The city must take the initiative in cleaning out the park

Last Thursday night, as reported in the New York Times,

city and state lawmakers waged an aggressive campaign to persuade both the mayor’s office and the company that owns the park to back down, seeking to defend the protesters’ rights and defuse mounting tensions over the encampment.

“Everybody was in agreement about trying to avert something disastrous from happening,” said Jumaane D. Williams, a city councilman from Brooklyn, who called top aides to Mr. Bloomberg on Thursday night.

Of course, by “disaster,” what Williams meant was that the protesters would resist the police’ lawful efforts to clean out the park, resulting in the use of force against the protesters, which, this being the left-wing city it is, would be blamed on the police and the government and Brookfield Properties, not the protesters.

As a result of these pressures and fears, Brookfield Properties last week withdrew its request that the NYPD help remove the protesters from the Park. Brookfield understandably did not want the onus of having triggered a confrontation between police and protesters.

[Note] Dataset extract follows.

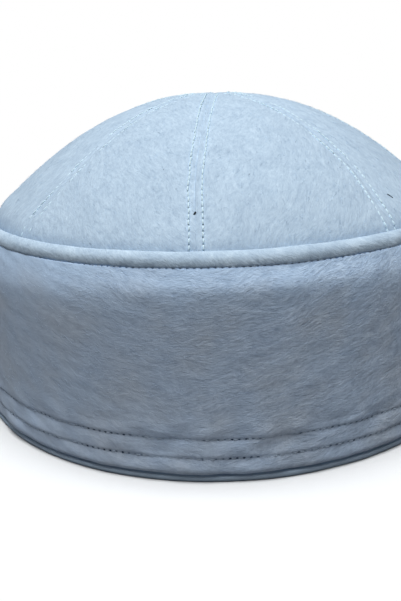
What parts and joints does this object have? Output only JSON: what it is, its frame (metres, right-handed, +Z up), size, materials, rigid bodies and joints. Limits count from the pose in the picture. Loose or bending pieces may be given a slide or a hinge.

The problem is that it’s not reasonable to expect a private company to shoulder such a moral and political burden. The city itself must take responsibility for doing this. There must be some legal way that the city can take the following position: “Though Ziccotti Park is private property, it is for public use, maintained under an agreement with the city. The park was intended as a park for the ordinary enjoyment of the public, not as a permanent encampment for hundreds of people, and filled with their furniture, mattresses, and cooking gear. Therefore the city is going to remove all the camping paraphernalia from the park and return it to its proper and ordinary use. After the park is cleaned up, the protesters may return and continue gathering there, but they may not use it as an encampment.”

On that basis the protesters should be given notice that they have to remove their gear, and if they don’t, the police will remove it. And if the protesters then resist the police, the blame will lie on the protesters.

That’s the way things would be done, in a non-leftist city. Perhaps it ultimately will be done, but only after the situation becomes unbearable and only after the Occupy Wall Street protest has sparked illegal protests and violent riots all over Europe, as happened in Rome over the weekend.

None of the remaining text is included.